When asking someone to recall auditory events, the same rules apply although their eyes will be more centered rather than up, with a left movement indicating a fabricated auditory moment and the right being based off memory. So while movement of the eyes doesn’t instantly indicate a lie, it can indicate whether their answers may be of their own construction or based from memory.
First impressions are often lasting impressions. We unconsciously use what social scientists refer to as “micro-expressions” like momentary facial ticks to quickly understand someone.
A true emotion will usually affect both sides of a person’s face equally. When a person smiles, look for facial symmetry, as this will indicate a genuine emotion. If a person is faking a smile they will hold that smile, thinking about it rather than feeling it. A fake smile can also be spotted when a person is using just the muscles of the mouth rather than their whole face as though they would with a genuine smile. This indicates that they are simply just trying to put on a smile while not realizing that a smile encompasses so much more than the muscles of the mouth.
An even more obvious tell is for a person to subconsciously start biting their lips. This is an indication that they are hesitant to speak the words that are coming out of their mouth and is a bodily reaction to prevent the individual from speaking a lie. It could also be seen as a nervous habit displaying the unease the person may be feeling when providing you with false information.

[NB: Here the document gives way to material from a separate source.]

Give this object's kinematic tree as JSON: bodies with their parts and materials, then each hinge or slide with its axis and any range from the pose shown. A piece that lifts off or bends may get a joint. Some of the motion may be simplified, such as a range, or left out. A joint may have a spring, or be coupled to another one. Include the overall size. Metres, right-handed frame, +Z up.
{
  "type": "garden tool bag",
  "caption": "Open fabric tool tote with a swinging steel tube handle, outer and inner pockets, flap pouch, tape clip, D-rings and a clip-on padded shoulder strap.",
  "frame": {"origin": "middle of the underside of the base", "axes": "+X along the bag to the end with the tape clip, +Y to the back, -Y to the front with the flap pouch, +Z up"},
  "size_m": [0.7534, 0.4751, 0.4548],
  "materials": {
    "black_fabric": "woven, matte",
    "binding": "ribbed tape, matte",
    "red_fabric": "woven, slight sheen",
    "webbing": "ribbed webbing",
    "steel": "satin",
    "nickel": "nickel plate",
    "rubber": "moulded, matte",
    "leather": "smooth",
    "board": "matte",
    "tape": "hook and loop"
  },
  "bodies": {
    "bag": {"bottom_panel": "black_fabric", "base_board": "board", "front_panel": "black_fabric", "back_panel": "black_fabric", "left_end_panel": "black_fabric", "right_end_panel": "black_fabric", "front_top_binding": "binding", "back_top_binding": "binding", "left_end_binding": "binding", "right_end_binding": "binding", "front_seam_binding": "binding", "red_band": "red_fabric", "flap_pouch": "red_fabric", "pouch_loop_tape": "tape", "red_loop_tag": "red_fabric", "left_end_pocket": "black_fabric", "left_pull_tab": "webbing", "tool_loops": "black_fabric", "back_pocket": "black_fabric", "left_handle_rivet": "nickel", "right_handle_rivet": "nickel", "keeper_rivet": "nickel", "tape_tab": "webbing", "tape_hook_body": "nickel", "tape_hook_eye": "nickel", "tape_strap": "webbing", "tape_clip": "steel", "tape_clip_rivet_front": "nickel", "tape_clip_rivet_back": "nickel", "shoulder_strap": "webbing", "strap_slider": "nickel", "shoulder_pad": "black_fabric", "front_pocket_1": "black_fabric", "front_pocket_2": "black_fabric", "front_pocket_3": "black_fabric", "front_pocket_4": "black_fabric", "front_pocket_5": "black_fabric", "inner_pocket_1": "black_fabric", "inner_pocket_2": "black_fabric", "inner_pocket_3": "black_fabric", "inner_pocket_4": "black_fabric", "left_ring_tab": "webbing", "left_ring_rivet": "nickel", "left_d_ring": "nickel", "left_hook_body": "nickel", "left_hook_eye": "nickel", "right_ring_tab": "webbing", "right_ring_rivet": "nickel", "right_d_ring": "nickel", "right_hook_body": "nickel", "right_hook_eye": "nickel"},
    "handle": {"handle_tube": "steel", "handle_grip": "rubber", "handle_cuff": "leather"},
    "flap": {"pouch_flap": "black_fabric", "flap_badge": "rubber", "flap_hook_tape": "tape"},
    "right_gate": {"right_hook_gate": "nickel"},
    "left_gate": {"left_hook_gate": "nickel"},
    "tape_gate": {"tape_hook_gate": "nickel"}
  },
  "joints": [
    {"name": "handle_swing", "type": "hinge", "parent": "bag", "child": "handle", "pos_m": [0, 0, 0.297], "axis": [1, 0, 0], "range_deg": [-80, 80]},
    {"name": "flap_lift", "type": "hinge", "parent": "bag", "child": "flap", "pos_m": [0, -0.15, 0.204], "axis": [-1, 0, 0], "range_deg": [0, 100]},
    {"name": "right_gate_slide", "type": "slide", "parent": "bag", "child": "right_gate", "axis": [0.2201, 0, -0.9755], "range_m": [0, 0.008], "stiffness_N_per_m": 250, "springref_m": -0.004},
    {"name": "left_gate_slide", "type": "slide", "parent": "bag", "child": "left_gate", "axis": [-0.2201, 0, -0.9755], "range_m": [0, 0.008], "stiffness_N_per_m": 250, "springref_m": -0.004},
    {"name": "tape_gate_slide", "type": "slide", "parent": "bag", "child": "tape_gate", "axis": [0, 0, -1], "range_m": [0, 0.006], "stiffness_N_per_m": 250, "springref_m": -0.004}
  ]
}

Generally, when a person lies they usually manifest outward nervous signs unconsciously, like fidgeting. Through this, their brain is trying to misdirect your attention, so as not to give away their guilt. Though some people are nervous by nature and fidget a lot anyway, you need to look for an increase in their normal behavior. Liars often try to hide or direct attention away from their body to avoid giving away too much information. When confronted with a question they may stand to the side of you or find ways of reducing their profile.
These fidgeting tells could be unnatural movements which make them appear uncomfortable in the situation such as turning their head away, hiding their face with their hands, touching an external object or any movements which will take attention away from their eyes and face to prevent the other tells from being exposed.
When a person lies they tend to keep their hand and arm movements close to their body, keeping everything compact and close-in, as though they are overcompensating in attempting to assert control. The biggest, most obvious tell that a person is lying is when they put their hand to their face in some way (rubbing their nose, tugging their ear lobe, rubbing their eyes or forehead) when answering a question or describing an event.
This is not only an indication that they might be nervous about providing those answers, it is a subconscious technique to cover their mouth, eyes, and face to prevent giving away further information displayed on their face, though this in itself is a strong indication of a lie.
I hope these four body language signs help you build your relationships. Let these be another tool in your arsenal of communication to encourage authentic communication rather than using a tell as leverage to undermine another person.